→ Exercise details: Each line containing the word "three" should be found and copied.

— Start Information supplied —

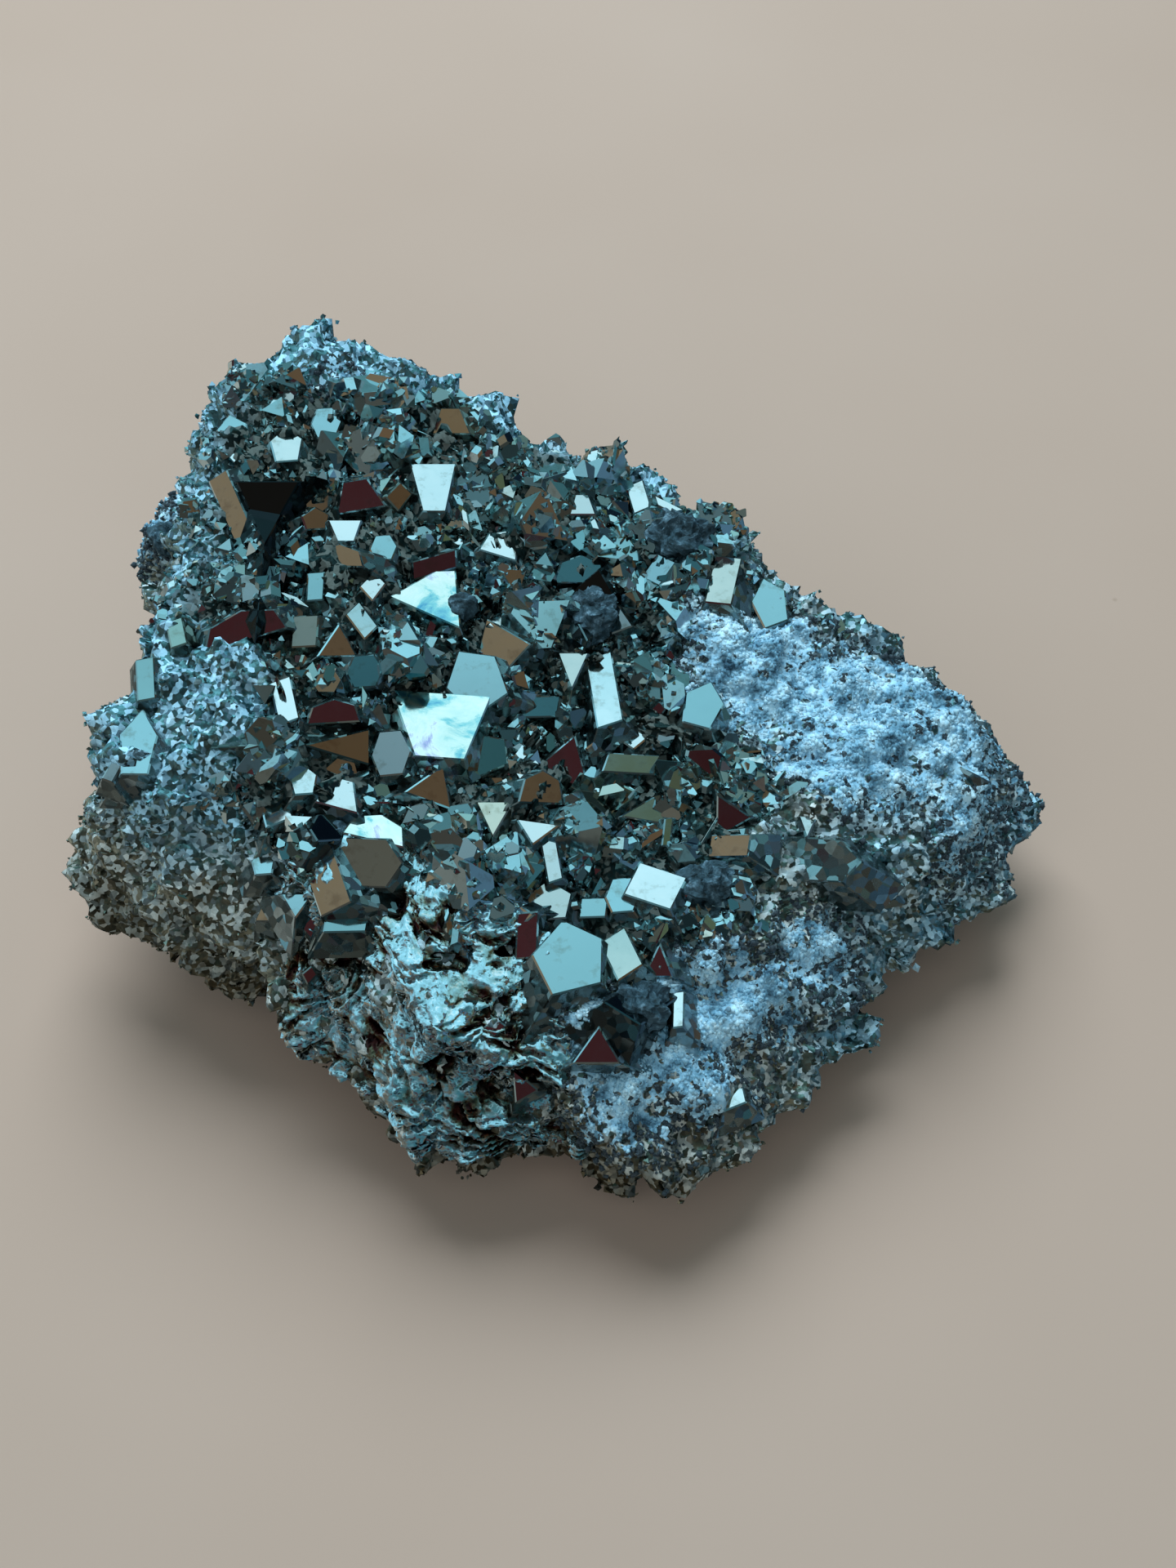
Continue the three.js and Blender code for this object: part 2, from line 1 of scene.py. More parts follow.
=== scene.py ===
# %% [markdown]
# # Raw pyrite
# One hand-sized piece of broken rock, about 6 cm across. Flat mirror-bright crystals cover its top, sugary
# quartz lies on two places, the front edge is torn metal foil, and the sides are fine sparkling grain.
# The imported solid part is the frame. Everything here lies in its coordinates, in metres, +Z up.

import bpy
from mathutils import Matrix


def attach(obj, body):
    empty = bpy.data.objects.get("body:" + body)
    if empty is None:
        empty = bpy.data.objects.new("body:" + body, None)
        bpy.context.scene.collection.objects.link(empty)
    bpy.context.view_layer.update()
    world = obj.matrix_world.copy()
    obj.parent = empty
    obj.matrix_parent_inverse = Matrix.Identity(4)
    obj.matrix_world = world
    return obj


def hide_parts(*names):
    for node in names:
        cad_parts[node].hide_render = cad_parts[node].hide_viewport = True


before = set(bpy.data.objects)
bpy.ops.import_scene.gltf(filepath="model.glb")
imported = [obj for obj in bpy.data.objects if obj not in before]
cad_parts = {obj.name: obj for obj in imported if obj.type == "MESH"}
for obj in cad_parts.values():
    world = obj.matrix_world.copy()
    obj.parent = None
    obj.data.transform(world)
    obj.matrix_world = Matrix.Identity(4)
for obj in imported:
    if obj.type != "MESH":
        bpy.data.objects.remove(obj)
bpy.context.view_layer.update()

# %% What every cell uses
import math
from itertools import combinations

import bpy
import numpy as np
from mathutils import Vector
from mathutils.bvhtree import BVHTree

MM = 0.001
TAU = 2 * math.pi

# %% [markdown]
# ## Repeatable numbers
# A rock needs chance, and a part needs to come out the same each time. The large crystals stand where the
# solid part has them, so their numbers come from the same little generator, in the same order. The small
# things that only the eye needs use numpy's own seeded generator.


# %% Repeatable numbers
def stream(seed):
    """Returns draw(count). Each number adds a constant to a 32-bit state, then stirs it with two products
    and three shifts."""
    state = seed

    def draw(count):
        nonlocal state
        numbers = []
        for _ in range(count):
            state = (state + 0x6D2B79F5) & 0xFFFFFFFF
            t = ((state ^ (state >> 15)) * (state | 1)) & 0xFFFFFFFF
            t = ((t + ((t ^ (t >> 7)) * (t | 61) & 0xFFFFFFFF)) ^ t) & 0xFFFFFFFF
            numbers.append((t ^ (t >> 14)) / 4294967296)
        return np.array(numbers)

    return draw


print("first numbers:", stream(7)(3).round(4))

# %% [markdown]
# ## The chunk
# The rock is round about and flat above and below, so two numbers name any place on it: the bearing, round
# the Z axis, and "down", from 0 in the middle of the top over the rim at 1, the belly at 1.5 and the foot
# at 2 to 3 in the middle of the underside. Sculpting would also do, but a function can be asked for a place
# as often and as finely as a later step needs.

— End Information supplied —

→ Solution for this problem:
Continue the three.js and Blender code for this object: part 2, from line 1 of scene.py. More parts follow.
    and three shifts."""